Quartile rating: 8/10 · 1 rating
Viridiana is preparing to start her life as a nun when she is sent, somewhat unwillingly, to visit her aging uncle, Don Jaime. He supports her; but the two have met only once. Jaime thinks Viridiana resembles his dead wife. Viridiana has secretly despised this man all her life and finds her worst fears proven when Jaime grows determined to seduce his pure niece. Viridiana becomes undone as her uncle upends the plans she had made to join the convent.

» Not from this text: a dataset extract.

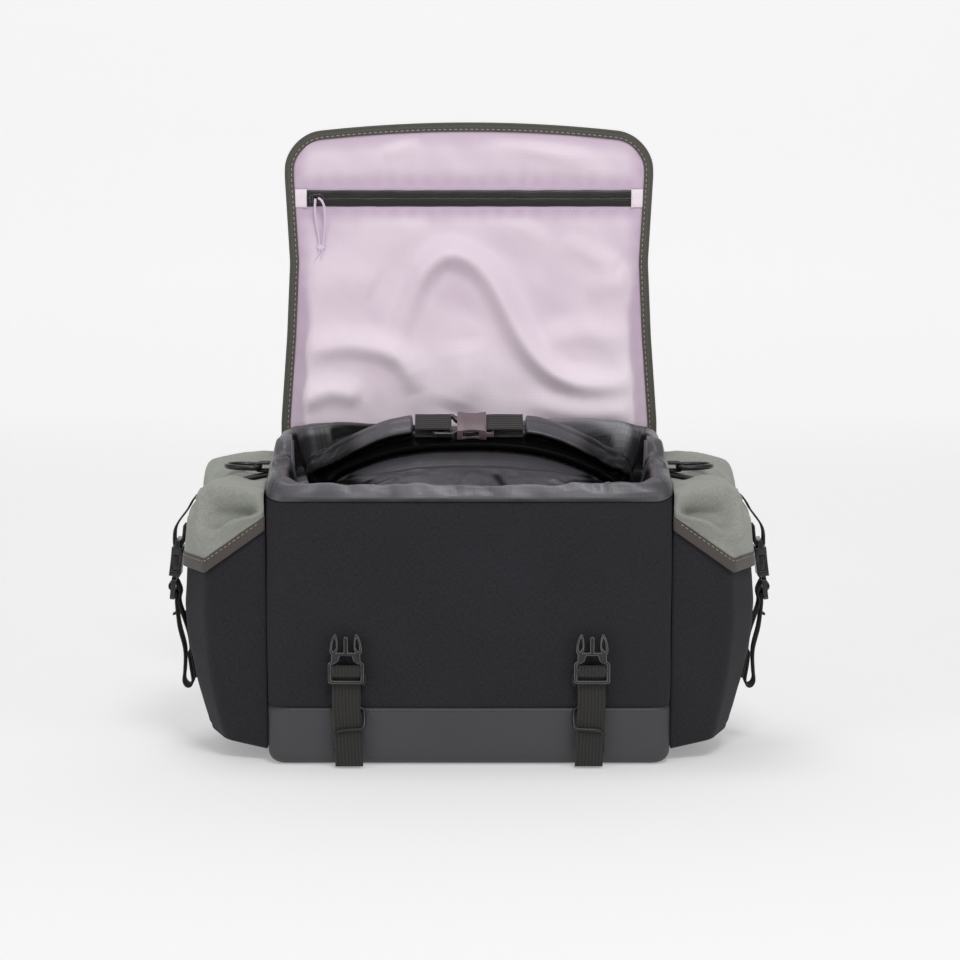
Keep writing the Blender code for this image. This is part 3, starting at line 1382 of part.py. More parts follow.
def lid_strap(side, x, stack, shapes):
    """A plain strap up the outside of the lid, turned over near its free edge to hold the female half."""
    lean = math.radians(LID_LEAN)
    up = Vector((0, math.sin(lean), math.cos(lean)))
    out = Vector((0, math.cos(lean), -math.sin(lean)))
    cover = stack + GAP + WEBBING / 2
    bar_z = LID_TOP - LID_BUCKLE_DROP
    depth = cover + WEBBING / 2 + 0.8 * MM + BUCKLE_BODY / 2
    bar = Vector((x, lid_plane(bar_z), bar_z)) + out * depth
    turned = Matrix((up.cross(out), up, out)).transposed().to_4x4()
    frame = Matrix.Translation(bar - up * BUCKLE_LENGTH) @ turned
    place(f"lid_buckle_{side}", shapes["female"], "plastic", frame)

    def on_cover(z):
        return Vector((x, lid_plane(z), z)) + out * cover

    fold = bar_z + 24 * MM
    rise = [on_cover(z) for z in (LID_HEM + 2 * MM, (LID_HEM + fold) / 2, fold)]
    top = on_cover(fold)
    turn = WEBBING + GAP
    over = [top + (up + out * 0.3) * turn, top + (up * 1.3 + out) * turn]
    over += [top + (up + out * 1.7) * turn, top + out * 2 * turn]
    loop = in_frame(frame, female_loop(8 * MM, 10 * MM))
    route = rise + over + loop
    strap = ribbon_mesh(f"lid_strap_{side}", route, ACROSS, WEBBING_WIDTH, WEBBING)
    place(f"lid_strap_{side}", strap, "webbing")


def back_plate():
    """The hidden fixing for the handlebar: one plain plate on the back panel."""
    half_x, half_y = PLATE_WIDTH / 2, PLATE_HEIGHT / 2
    corners = [(half_x, -half_y), (half_x, half_y), (-half_x, half_y), (-half_x, -half_y)]
    corners = [(x, y, PLATE_CORNER) for x, y in corners]
    edge = [tuple(p) for p in rounded_polygon(corners, 4, closed=True)]
    mesh = plate_mesh("mount_plate", [edge], PLATE_THICKNESS)
    turned = Matrix((-ACROSS, UP, DEEP)).transposed().to_4x4()
    at = Vector((0, BACK + GAP + PLATE_THICKNESS / 2, PLATE_LOW + half_y))
    place("mount_plate", mesh, "plastic", Matrix.Translation(at) @ turned)


def main():
    for old in list(bpy.data.objects):
        bpy.data.objects.remove(old)
    shapes = {"male": male_mesh(), "female": female_mesh()}
    main_bag()
    collar()
    roll_clip(shapes)
    for side, mirror in (("left", -1), ("right", 1)):
        front_strap(f"front_strap_{side}", mirror * FRONT_STRAP_X, shapes)
        pocket(side, mirror, shapes)
    lid(shapes)
    back_plate()


main()
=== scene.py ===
# A bicycle handlebar bag with its lid thrown open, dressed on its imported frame.
# Lengths are millimetres until a mesh is made, then metres. Front is -Y, as in the frame.
import math

import bpy
from mathutils import Matrix, Vector, noise


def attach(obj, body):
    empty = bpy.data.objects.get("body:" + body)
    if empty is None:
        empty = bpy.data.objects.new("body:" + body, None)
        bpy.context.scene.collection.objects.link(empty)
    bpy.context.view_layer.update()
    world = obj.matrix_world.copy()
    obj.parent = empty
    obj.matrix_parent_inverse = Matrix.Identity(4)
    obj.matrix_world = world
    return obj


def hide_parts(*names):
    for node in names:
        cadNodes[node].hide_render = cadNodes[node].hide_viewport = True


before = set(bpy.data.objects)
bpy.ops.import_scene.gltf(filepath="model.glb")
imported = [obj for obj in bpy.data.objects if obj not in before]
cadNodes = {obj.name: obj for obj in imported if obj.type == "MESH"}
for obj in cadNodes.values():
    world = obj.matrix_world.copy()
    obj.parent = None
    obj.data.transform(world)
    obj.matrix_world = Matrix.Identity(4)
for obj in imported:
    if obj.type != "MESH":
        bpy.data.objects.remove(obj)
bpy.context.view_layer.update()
print("frame loaded:", len(cadNodes), "nodes")

mm = 0.001
up, across, deep = Vector((0, 0, 1)), Vector((1, 0, 0)), Vector((0, 1, 0))
sides = (("left", -1), ("right", 1))


# Small helpers

def smoothStep(share):
    share = max(0.0, min(1.0, share))
    return share * share * (3 - 2 * share)


def lookUp(table, place):
    if place <= table[0][0]:
        return table[0][1:]
    for low, high in zip(table, table[1:]):
        if place <= high[0]:
            share = (place - low[0]) / (high[0] - low[0])
            return tuple(a + (b - a) * share for a, b in zip(low[1:], high[1:]))
    return table[-1][1:]


def curveThrough(spots, steps):
    # a smooth curve through the spots, with so many steps between each two
    ends = [spots[0] * 2 - spots[1], *spots, spots[-1] * 2 - spots[-2]]
    line = []
    for p0, p1, p2, p3 in zip(ends, ends[1:], ends[2:], ends[3:]):
        for step in range(steps):
            t = step / steps
            bend = (p2 - p0) * t + (p0 * 2 - p1 * 5 + p2 * 4 - p3) * t**2
            line.append(p1 + (bend + (p1 * 3 - p0 - p2 * 3 + p3) * t**3) / 2)
    return [*line, spots[-1].copy()]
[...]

Buñuel's Palme d'Or-winning masterpiece is a savage, darkly comic assault on religious hypocrisy and bourgeois morality. The plot is bracingly original — a devout novice's faith is systematically dismantled through seduction, guilt, and the chaos of the beggars she shelters — and the acting, particularly Fernando Rey and Silvia Pinal, is superbly restrained. Cinematography is stark and expressively lit in high-contrast black-and-white, culminating in the infamous Last Supper tableau, one of cinema's most audacious images. Novelty is exceptional: the film is unmistakably Buñuelian in its surrealist undercurrents, anti-clerical fury, and refusal of sentimentality. The ending, however, while memorably cynical and thematically coherent, is slightly abrupt and somewhat less fully realized than the audacity of what precedes it — a minor but genuine concession.